_DO THIS_. Below are several entries. Transcribe exactly those lines that fall from the one with "const chair = new THREE.Group();" through the one with "if empty is", end lines included.

_EXTRACTED INFORMATION_.
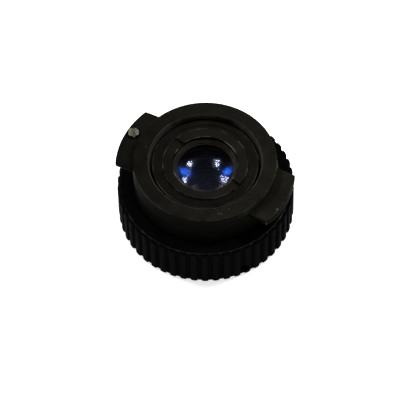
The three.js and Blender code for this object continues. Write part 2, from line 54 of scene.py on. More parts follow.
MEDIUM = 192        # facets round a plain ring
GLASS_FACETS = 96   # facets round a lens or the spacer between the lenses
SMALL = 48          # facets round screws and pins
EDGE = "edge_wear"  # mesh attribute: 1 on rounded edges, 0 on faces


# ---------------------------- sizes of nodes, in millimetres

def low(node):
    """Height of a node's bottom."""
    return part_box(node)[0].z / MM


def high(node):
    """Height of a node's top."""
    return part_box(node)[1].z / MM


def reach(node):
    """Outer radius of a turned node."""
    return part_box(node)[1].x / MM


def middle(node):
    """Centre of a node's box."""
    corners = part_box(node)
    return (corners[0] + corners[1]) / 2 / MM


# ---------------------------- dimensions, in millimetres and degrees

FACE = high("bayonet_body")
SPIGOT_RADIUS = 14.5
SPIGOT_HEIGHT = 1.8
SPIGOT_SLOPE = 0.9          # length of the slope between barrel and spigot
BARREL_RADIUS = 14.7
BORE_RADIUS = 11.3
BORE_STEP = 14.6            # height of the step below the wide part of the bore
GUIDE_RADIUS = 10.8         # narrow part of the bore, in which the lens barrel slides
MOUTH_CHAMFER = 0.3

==

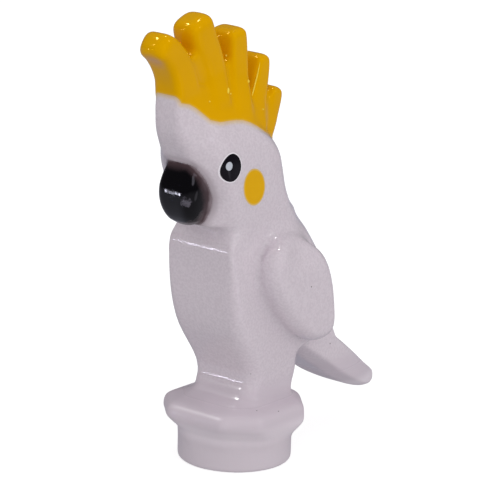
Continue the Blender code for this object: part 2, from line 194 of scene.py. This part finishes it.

--

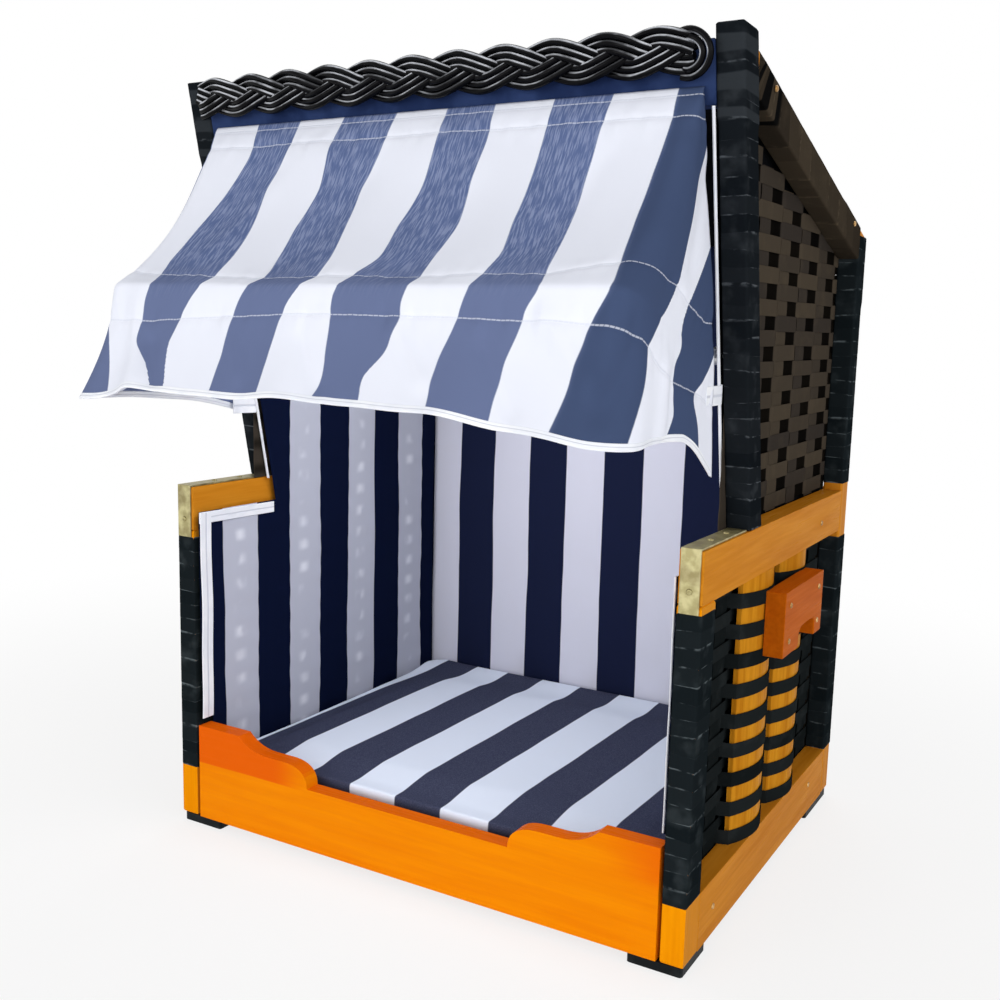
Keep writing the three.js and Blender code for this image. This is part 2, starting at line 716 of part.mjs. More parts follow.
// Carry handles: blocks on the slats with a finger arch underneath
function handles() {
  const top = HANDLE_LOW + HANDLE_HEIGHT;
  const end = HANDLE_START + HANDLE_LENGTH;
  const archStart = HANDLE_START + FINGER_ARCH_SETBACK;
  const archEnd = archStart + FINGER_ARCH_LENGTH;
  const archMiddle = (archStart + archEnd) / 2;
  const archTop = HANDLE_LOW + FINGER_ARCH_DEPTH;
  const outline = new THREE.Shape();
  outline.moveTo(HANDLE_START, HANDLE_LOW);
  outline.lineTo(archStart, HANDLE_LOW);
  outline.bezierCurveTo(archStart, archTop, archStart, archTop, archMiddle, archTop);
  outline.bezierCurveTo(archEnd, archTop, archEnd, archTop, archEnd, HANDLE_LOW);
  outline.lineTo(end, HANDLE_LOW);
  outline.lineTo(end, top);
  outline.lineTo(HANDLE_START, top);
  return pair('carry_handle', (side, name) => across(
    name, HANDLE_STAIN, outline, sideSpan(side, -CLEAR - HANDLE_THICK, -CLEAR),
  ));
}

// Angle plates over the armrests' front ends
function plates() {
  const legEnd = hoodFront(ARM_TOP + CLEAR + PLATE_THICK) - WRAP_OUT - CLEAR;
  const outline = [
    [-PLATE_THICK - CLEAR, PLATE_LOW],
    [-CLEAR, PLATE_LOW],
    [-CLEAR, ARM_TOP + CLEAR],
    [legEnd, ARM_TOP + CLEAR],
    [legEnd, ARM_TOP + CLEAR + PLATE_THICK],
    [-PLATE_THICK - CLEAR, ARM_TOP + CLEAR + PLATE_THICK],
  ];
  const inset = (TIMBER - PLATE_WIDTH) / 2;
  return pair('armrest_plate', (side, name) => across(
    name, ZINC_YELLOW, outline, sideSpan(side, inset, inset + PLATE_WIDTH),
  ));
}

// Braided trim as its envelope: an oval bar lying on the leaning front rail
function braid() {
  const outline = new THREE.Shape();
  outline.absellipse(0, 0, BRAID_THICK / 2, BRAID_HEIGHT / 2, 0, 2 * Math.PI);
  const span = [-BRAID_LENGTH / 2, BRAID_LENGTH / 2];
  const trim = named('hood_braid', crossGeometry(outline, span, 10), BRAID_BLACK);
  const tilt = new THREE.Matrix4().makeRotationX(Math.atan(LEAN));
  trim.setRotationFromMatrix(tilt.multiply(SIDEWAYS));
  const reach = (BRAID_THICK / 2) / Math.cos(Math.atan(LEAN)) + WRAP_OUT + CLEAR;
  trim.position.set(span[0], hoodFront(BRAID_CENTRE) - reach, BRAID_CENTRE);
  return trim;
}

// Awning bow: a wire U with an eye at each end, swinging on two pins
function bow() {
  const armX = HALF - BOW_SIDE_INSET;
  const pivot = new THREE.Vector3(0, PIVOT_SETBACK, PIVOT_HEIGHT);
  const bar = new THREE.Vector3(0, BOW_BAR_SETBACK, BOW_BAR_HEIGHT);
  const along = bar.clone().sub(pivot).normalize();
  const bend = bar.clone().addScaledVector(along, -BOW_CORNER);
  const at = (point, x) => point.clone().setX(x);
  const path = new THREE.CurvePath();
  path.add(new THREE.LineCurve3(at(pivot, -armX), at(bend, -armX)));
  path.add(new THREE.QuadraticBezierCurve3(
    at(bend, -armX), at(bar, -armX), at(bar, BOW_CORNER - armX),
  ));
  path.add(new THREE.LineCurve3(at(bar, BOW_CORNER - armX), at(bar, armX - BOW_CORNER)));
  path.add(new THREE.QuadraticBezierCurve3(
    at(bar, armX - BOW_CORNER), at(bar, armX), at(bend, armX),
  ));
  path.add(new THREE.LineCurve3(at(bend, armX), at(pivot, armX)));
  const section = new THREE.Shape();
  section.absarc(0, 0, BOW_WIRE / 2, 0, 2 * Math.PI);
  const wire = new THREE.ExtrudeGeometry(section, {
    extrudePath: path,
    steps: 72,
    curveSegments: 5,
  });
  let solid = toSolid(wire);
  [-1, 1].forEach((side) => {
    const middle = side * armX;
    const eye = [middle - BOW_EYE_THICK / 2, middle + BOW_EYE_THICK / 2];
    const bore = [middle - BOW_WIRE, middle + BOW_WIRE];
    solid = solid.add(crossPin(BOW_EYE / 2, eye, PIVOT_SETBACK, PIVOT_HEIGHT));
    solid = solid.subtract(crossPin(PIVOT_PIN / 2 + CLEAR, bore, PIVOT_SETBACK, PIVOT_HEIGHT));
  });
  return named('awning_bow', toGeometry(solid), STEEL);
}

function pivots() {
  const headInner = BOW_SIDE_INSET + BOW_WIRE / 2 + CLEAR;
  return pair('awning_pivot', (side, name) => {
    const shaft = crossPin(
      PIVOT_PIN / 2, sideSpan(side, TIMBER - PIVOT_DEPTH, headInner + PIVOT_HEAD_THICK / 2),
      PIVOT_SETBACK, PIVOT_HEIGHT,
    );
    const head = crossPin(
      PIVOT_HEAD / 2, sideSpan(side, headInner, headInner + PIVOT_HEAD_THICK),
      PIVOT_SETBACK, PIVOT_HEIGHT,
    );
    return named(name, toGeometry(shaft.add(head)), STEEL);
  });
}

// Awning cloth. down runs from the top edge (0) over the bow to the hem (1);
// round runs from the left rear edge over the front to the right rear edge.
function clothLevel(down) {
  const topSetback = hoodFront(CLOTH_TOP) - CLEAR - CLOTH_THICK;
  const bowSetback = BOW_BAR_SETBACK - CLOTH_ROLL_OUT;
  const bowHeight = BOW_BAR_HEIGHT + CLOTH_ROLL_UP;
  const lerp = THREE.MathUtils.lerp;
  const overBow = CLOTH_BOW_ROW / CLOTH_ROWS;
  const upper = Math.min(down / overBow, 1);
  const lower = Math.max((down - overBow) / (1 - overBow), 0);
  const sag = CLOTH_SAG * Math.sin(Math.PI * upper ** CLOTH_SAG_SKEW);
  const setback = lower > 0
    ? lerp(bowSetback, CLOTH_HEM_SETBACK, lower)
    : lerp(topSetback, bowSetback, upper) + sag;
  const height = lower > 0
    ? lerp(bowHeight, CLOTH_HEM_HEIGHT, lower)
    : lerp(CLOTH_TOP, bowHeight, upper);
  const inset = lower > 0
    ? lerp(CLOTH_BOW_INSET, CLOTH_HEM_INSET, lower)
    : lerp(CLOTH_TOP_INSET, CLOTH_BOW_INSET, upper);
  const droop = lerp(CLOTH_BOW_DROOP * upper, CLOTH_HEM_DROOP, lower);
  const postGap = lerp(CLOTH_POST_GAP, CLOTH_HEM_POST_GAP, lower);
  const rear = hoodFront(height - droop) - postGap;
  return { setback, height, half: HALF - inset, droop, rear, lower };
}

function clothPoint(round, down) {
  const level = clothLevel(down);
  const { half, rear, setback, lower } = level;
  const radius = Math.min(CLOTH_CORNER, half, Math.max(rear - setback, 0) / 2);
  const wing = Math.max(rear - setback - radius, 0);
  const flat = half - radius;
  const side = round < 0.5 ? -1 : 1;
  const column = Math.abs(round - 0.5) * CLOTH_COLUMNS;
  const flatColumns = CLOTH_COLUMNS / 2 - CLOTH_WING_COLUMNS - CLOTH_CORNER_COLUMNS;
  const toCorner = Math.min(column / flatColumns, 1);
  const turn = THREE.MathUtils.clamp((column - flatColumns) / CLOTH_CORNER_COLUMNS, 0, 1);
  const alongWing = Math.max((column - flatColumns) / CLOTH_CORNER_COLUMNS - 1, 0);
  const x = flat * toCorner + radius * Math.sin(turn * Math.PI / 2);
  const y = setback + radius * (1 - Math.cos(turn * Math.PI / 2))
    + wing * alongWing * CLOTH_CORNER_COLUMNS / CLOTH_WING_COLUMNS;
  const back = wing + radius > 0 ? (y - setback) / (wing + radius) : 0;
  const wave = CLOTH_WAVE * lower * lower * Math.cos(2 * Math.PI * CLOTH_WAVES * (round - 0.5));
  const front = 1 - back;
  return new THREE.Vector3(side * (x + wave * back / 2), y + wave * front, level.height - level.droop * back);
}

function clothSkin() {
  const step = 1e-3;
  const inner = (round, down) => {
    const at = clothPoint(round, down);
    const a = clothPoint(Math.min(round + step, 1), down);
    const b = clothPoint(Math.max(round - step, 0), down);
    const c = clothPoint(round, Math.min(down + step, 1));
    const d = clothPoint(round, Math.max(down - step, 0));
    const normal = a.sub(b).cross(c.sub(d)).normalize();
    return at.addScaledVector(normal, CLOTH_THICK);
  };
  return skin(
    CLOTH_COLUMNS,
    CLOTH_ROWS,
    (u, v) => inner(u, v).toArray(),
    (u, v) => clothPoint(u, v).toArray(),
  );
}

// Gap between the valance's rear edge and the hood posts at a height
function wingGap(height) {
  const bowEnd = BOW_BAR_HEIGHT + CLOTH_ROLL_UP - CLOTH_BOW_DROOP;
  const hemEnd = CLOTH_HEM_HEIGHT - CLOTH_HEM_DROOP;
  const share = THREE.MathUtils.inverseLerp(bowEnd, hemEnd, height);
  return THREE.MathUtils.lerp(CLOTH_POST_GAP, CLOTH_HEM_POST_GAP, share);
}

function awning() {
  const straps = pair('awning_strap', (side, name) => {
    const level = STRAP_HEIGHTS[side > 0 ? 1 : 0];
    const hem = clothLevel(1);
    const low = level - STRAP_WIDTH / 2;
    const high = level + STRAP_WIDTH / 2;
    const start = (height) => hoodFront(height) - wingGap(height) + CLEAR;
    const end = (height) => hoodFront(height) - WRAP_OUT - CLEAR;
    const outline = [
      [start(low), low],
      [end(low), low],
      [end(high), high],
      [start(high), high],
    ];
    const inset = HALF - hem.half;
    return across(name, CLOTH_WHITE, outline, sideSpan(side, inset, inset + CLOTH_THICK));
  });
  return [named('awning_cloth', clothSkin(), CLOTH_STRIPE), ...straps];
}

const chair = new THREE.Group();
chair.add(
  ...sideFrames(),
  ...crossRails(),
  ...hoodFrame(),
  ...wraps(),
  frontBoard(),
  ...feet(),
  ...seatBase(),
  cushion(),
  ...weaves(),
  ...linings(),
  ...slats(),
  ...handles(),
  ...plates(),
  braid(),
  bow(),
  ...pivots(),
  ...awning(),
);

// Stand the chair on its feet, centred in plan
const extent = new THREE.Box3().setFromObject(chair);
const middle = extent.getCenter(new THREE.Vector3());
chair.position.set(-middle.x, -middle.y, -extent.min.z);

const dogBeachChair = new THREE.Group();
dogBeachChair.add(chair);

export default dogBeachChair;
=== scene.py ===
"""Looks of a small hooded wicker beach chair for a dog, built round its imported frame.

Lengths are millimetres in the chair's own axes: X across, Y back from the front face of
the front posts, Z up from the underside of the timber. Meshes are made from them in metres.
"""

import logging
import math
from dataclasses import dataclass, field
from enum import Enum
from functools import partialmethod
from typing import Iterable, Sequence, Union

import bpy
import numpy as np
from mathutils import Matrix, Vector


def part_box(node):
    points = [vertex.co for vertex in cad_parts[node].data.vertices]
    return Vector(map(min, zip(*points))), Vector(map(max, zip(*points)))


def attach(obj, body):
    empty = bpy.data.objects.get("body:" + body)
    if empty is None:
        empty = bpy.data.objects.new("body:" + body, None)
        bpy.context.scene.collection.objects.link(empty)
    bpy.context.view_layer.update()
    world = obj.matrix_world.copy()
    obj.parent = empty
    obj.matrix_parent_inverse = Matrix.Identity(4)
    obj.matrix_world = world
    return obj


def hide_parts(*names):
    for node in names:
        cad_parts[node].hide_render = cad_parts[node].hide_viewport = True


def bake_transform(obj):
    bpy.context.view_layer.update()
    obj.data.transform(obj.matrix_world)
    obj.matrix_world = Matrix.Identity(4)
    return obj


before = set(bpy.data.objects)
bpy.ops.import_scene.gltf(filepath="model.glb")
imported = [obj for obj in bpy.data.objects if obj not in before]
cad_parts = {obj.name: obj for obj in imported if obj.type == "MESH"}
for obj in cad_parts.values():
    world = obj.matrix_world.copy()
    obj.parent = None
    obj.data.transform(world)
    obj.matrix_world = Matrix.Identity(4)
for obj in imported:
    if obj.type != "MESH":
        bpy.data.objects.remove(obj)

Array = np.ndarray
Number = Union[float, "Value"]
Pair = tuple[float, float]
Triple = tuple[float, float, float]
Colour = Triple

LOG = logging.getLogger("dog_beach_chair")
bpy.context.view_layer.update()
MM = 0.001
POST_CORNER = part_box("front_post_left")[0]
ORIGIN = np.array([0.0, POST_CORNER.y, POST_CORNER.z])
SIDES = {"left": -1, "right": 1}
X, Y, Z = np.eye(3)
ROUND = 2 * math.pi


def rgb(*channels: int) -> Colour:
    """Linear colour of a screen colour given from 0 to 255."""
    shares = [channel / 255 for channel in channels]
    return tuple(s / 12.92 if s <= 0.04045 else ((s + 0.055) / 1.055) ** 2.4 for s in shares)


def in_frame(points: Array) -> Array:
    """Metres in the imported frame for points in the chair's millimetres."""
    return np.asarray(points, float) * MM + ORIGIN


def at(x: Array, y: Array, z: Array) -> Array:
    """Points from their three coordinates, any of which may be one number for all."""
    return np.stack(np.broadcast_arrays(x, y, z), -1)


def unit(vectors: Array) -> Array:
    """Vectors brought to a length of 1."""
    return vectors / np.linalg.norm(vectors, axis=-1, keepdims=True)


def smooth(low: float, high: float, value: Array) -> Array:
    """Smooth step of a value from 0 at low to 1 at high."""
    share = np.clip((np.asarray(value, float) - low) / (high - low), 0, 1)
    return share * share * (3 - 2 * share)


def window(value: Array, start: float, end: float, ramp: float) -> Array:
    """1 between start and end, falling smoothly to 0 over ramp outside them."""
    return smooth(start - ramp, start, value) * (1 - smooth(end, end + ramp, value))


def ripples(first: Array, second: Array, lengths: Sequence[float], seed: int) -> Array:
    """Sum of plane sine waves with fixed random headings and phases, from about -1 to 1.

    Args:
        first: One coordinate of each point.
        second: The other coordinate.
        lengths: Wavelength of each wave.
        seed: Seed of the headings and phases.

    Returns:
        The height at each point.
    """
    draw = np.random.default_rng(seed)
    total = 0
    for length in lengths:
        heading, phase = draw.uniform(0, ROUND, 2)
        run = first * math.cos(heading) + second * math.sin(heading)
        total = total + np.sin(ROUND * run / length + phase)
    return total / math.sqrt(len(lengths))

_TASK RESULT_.
const chair = new THREE.Group();
chair.add(
  ...sideFrames(),
  ...crossRails(),
  ...hoodFrame(),
  ...wraps(),
  frontBoard(),
  ...feet(),
  ...seatBase(),
  cushion(),
  ...weaves(),
  ...linings(),
  ...slats(),
  ...handles(),
  ...plates(),
  braid(),
  bow(),
  ...pivots(),
  ...awning(),
);

// Stand the chair on its feet, centred in plan
const extent = new THREE.Box3().setFromObject(chair);
const middle = extent.getCenter(new THREE.Vector3());
chair.position.set(-middle.x, -middle.y, -extent.min.z);

const dogBeachChair = new THREE.Group();
dogBeachChair.add(chair);

export default dogBeachChair;
=== scene.py ===
"""Looks of a small hooded wicker beach chair for a dog, built round its imported frame.

Lengths are millimetres in the chair's own axes: X across, Y back from the front face of
the front posts, Z up from the underside of the timber. Meshes are made from them in metres.
"""

import logging
import math
from dataclasses import dataclass, field
from enum import Enum
from functools import partialmethod
from typing import Iterable, Sequence, Union

import bpy
import numpy as np
from mathutils import Matrix, Vector


def part_box(node):
    points = [vertex.co for vertex in cad_parts[node].data.vertices]
    return Vector(map(min, zip(*points))), Vector(map(max, zip(*points)))


def attach(obj, body):
    empty = bpy.data.objects.get("body:" + body)
    if empty is None:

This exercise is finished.